Because the doors to the stairwells and exits were locked - practice at the time to prevent workers from taking unauthorized breaks and to reduce theft - many of the workers could not escape from the burning building and jumped from the high windows. There were no sprinklers in the building. The fire led to legislation requiring improved factory safety standards and helped spur the growth of the International Ladies' Garment Workers' Union (ILGWU), which fought for better working conditions for sweatshop workers.
Triangle: Remembering the Fire Trailer (HBO - 40 minutes)

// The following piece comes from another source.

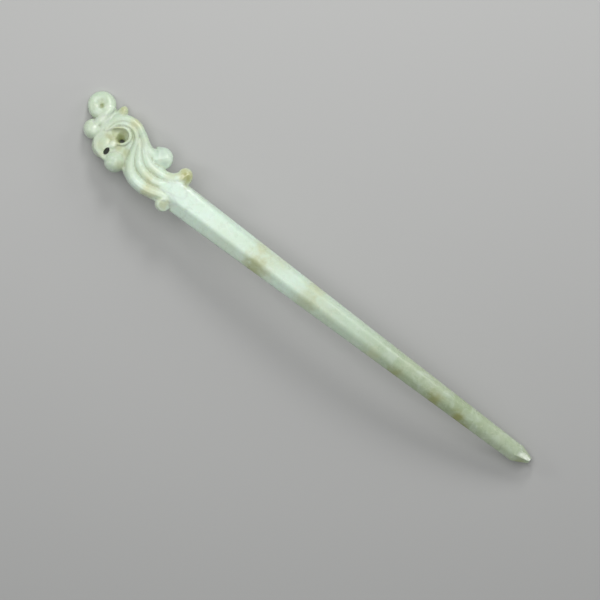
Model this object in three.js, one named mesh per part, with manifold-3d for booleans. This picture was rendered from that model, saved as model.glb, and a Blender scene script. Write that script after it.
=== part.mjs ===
// Bow-shaped hair pin carved from one bar of pale stone. The faceted shank runs along X, its
// point at +X and the carved head at -X; the carved face looks up and the pin stands on the back
// of its head and on its point, like a low bridge. Each mesh is one carved element of the stone,
// parted from its neighbours along a cut groove. Millimetres, +Z up.

import * as THREE from 'three';
import { mergeVertices } from 'three/addons/utils/BufferGeometryUtils.js';
import Module from 'manifold-3d';

// Driving dimensions
const LENGTH = 170;                 // chord from the scroll to the point
const HALF = LENGTH / 2;
const AXIS_Y = -2.98;               // the shank's axis, from the middle of the whole width
const GAP = 0.3;                    // width of a parting groove

// The bow: the head is straight and slopes up, the shank curves over and down
const HEAD_SLOPE = 0.2;
const POINT_SLOPE = 0.302;
const BOW_START = -50;
const GROUND_X = -75;               // left of here the back is ground flat

// The carved face: it leans towards +Y
const FACE = 7.5;                   // head thickness on the shank's axis
const LEAN_ANGLE = THREE.MathUtils.degToRad(14);
const LEAN = Math.tan(LEAN_ANGLE);
const BACK_TOP = 3;                 // thickness of the ground that the relief stands on
const RELIEF_LOW = BACK_TOP + GAP;
const TALL = FACE * 2;              // clear of the top of every head element
const DEEP = -1;                    // clear of the bottom of every head element

// The shank: an eight-sided bar, wide and flat on top
const SHANK_START = -50.4;
const SHANK_END = 80.2;
const SHANK_WIDTH = 9.65;
const POINT_WIDTH = 5.75;
const TAPER_START = -45;
const SHANK_MID = 4;                // height of its axis above the head's back
const FLAT_PART = 0.235;            // half the flat, as a part of the width
const THICK_PART = 0.37;            // half the thickness, as a part of the width
const SIDE_PART = 0.05;             // half the side facet, as a part of the width
const SHANK_STEPS = 26;
const POINT_CUT = 0.3;              // the blunt end's size, as a part of the bar there
const POINT_SIDE = 0.5;             // the end facets meet a little towards +Y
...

From Emmy - winning filmmakers Marc Levin and Daphne Pinkerson, this 40-minute documentary recounts the horror of March 25, 1911, when young garment workers perished in the worst industrial accident in New York City history (up until 9/11), triggering widespread reforms and ushering in the birth of modern labor movement. In addition to riveting stories of heart break and courage told by descendants of several of the fire's victims and survivors, the documentary explains how the tragedy occurred in the wake of an earlier strike (initiated by Triangle employees) that unified some 20,000 garment workers, but ended violence and few concessions by labor leaders. The Saturday afternoon fire, in which workers were literally locked inside their workspace by management apparently worried about theft, galvanized the public's outrage against big business and its treatment of employees. It also forced Tammany Hall officials to work with the fledgling International Ladies' Garment Workers' Union (ILGWU) to enact legislation improving safety, conditions and wages for garment workers -- a trend that climaxed in New Deal reforms twenty years later, and is the foundation of today's labor standards.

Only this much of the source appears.